Just seeing a ref run over to a monitor like a little school boy being scolded by a teacher, it's so demeaning. I just can't believe that they would tolerate such a thing to be normalized. It's public humiliation for a referee to be whisked away to a little monitor, only to then be guided through how to interpret an incident, as though he's too stupid to make the decision on his own. I don't know how anyone in their right mind could have ever envisioned this sort of thing ever being part of football.
If someone would have come up to you 10 or 15 years ago and described such a thing, any fan of football would laugh and think you were crazy for even suggesting such a thing. But yet here we are with this sort of thing being pushed and pushed despite any and all resistance to it, by fans, players and managers. It's as if football has been hijacked and is being held ransom by VAR, and none of us deserve seeing football reduced in such a way. Fans need to demand that VAR be brought to its knees, and taken out of football. And yeah, dominos can fall but only after that first domino is pushed over. We've seen the Scandinavian countries have voiced strong opposition to it. Sweden successfully rejected VAR, whilst Norway followed suit in a preliminary vote, only for a second vote to occur to overrule it.

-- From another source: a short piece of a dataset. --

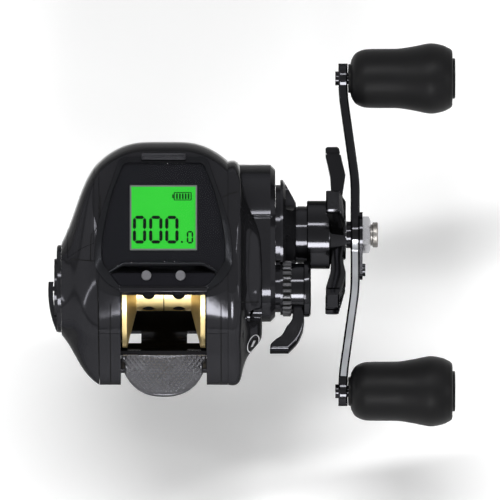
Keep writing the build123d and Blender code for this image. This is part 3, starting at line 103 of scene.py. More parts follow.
def new_material(title: str) -> tuple[bpy.types.Material, bpy.types.Nodes, bpy.types.NodeLinks]:
    """Return a new material with its nodes and links.

    Args:
        title: The material's name.

    Returns:
        The material, its nodes and its links.
    """
    made = bpy.data.materials.new(title)
    made.use_nodes = True
    return made, made.node_tree.nodes, made.node_tree.links


class Grain(Enum):
    """How a finish's fine detail runs."""

    SPECKLE = "speckle"
    ALONG_X = "along x"
    ACROSS_X = "rings round x"
    ALONG_ARM = "along the arm"


@dataclass(frozen=True)
class Coating:
    """What every finish shares: a name, and a material that is made on its first use.

    Attributes:
        name: The material's name.
    """

    name: str

    def material(self) -> bpy.types.Material:
        """Return the material, made if it isn't there yet.

        Returns:
            The material.
        """
        title = f"finish_{self.name}"
        made = bpy.data.materials.get(title)
        if made is None:
            made, nodes, links = new_material(title)
            self.fill(nodes, links)
        return made

    def fill(self, nodes: bpy.types.Nodes, links: bpy.types.NodeLinks) -> None:
        """Set up the material's nodes; each kind of finish has its own."""
        raise NotImplementedError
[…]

And to understand what happened there in Norway with the VAR vote, then the reversal, I highly recommend listening to this podcast :
He gives a first hand account to what happened there, how corrupt the whole process was, with the pro-VARers essentially throwing money at smaller clubs in exchange for them voting VAR to overrule those who voted against. It also really gives you a sense of how VAR subjective their decisions are, whilst they try to pretend as if they know it's accurate.
I would love to know the money involved because it all seems very financially driven. A lot of business-like targets and objectives measures, its as if they are trying to justify it all the time, feels like they have a performance curve to meet. Its just totally wrong approach because what people do is bend facts to meet bonus targets. And thats deffo what I see.
Every now and then some ex ref comes out to defend it, show how well it is doing. Of course it is their measures and always shows VAR in a positive light despite the facts showing the opposite.
But, look at where we are now. Football officiating has regressed (Unless you believe the VAR propaganda). We wanted them to stop the Lampard non-goals, the hand of god....... They have changed the face of refereeing. Not what we asked for or wanted.